--- Stored data ---
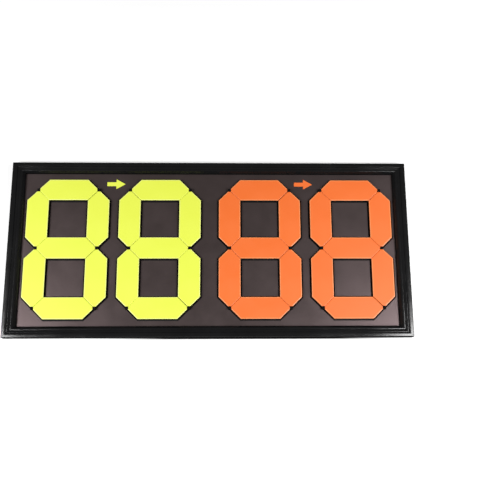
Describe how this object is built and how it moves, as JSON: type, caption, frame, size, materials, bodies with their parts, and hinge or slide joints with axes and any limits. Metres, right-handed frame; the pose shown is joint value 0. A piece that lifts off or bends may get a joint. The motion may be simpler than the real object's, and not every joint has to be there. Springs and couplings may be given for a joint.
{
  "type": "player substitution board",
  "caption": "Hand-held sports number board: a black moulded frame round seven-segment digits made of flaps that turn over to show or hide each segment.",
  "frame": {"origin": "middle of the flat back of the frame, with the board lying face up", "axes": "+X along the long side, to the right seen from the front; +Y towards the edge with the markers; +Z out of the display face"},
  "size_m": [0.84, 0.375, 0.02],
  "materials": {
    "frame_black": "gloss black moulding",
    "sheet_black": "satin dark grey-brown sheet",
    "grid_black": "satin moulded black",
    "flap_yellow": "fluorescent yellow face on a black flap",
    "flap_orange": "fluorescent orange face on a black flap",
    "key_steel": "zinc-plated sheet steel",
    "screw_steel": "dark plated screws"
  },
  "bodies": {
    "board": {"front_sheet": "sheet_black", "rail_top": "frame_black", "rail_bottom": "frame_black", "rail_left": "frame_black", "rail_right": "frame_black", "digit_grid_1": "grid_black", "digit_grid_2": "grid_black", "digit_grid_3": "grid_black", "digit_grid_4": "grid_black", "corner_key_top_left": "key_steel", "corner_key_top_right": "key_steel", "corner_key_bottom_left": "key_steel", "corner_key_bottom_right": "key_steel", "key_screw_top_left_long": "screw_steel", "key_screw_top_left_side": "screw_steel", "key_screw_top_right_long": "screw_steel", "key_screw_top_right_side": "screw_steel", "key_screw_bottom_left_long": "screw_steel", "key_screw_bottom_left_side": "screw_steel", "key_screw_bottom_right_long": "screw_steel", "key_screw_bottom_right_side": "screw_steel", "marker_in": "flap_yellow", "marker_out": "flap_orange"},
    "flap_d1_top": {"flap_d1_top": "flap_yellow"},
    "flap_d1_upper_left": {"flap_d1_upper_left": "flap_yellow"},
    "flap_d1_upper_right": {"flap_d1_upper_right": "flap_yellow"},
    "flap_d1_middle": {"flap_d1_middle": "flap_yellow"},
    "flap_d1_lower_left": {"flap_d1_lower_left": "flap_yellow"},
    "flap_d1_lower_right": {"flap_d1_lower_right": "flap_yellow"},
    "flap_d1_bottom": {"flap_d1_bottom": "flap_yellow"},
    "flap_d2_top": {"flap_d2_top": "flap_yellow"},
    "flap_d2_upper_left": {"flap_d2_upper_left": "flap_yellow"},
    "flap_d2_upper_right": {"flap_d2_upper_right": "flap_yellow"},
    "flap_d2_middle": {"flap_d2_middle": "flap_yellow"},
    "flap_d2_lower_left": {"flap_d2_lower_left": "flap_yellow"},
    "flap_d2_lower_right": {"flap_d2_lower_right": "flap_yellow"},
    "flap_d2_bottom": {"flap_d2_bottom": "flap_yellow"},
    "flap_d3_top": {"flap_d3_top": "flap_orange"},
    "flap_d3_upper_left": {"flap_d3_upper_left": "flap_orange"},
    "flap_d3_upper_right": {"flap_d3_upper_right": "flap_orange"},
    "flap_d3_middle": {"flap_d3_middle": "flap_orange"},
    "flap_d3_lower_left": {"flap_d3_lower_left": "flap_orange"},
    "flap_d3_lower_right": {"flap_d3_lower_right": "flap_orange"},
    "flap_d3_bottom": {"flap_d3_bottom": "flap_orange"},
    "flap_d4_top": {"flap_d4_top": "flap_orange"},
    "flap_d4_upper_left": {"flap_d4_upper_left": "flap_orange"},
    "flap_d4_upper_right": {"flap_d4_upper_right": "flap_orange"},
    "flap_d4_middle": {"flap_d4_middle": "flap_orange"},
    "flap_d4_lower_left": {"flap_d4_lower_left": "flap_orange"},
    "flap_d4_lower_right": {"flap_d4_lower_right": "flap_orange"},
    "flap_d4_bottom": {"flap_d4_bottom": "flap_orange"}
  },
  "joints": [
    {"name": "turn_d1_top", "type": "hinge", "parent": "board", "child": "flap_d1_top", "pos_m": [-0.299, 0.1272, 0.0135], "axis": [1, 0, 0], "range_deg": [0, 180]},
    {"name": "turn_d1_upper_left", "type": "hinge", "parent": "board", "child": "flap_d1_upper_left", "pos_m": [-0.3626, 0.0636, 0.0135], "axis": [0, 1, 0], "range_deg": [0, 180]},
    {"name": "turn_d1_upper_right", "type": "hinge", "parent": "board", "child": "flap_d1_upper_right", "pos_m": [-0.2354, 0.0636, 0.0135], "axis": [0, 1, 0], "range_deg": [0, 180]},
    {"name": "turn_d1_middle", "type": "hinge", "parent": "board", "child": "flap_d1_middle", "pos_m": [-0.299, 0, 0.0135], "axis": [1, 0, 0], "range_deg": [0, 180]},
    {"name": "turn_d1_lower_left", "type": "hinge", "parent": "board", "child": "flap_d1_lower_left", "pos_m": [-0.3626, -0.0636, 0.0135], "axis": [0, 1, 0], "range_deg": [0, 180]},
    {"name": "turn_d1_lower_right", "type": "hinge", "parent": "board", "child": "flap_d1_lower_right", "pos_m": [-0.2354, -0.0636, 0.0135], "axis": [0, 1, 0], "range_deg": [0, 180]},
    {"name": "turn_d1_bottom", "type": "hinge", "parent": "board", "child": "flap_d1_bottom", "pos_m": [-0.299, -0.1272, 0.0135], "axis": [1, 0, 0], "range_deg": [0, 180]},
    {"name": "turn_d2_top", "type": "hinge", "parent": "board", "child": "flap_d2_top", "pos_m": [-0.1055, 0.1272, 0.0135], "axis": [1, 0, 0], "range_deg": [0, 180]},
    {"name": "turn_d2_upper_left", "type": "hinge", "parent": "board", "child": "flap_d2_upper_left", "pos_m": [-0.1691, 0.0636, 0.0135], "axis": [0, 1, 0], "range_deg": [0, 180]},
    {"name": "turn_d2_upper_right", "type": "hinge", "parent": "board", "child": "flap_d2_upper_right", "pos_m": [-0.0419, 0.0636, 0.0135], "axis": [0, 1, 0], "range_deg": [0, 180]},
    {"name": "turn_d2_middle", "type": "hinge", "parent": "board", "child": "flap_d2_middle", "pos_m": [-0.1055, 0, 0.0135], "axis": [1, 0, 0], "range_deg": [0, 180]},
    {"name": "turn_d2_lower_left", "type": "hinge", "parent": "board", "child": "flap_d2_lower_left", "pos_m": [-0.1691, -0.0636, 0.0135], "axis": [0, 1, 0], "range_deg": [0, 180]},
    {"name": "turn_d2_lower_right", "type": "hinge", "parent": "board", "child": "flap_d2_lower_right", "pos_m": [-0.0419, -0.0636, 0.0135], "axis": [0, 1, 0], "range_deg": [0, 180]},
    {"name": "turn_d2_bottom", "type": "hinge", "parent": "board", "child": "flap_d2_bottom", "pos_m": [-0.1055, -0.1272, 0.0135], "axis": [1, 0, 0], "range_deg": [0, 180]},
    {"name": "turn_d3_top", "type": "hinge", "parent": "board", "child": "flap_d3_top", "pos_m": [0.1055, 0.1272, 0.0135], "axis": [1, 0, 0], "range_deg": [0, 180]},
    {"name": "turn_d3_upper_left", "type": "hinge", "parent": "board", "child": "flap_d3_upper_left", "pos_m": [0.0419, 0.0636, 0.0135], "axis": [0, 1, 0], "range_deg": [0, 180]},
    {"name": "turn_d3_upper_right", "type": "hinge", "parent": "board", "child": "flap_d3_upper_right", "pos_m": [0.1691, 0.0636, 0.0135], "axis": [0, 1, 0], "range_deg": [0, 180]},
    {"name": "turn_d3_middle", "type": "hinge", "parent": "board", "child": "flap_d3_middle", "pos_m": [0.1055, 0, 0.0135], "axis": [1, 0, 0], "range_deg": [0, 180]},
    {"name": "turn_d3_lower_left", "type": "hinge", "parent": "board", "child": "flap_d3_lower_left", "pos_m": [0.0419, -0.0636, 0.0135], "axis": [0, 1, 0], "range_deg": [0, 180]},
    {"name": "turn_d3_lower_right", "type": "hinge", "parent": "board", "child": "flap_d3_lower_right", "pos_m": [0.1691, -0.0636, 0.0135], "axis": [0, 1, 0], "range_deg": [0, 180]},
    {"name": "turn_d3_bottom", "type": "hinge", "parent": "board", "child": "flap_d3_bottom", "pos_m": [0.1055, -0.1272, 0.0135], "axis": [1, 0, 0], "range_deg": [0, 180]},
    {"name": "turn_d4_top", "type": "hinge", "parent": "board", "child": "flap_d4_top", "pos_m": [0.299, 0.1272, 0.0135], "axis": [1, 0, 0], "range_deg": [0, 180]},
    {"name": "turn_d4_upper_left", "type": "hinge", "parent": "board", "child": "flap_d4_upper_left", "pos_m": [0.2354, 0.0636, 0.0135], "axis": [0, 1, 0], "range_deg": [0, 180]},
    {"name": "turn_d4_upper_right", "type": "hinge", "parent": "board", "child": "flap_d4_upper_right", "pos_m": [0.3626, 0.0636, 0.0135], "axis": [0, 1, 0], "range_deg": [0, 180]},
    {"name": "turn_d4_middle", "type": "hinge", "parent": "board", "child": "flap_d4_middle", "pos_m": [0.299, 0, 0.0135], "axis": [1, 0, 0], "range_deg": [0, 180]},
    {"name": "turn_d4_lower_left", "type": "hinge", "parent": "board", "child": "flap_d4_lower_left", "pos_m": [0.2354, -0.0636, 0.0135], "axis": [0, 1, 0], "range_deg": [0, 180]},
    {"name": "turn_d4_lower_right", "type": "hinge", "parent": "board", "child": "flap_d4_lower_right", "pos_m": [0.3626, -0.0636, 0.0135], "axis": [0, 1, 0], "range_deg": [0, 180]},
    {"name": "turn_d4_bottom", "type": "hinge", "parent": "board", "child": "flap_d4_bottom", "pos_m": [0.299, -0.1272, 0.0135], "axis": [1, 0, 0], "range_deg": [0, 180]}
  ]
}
---
**Exercise requirements**
Scan the material above. Copy each line where "bodies" occurs.

**Solution to the exercise**
Describe how this object is built and how it moves, as JSON: type, caption, frame, size, materials, bodies with their parts, and hinge or slide joints with axes and any limits. Metres, right-handed frame; the pose shown is joint value 0. A piece that lifts off or bends may get a joint. The motion may be simpler than the real object's, and not every joint has to be there. Springs and couplings may be given for a joint.
  "bodies": {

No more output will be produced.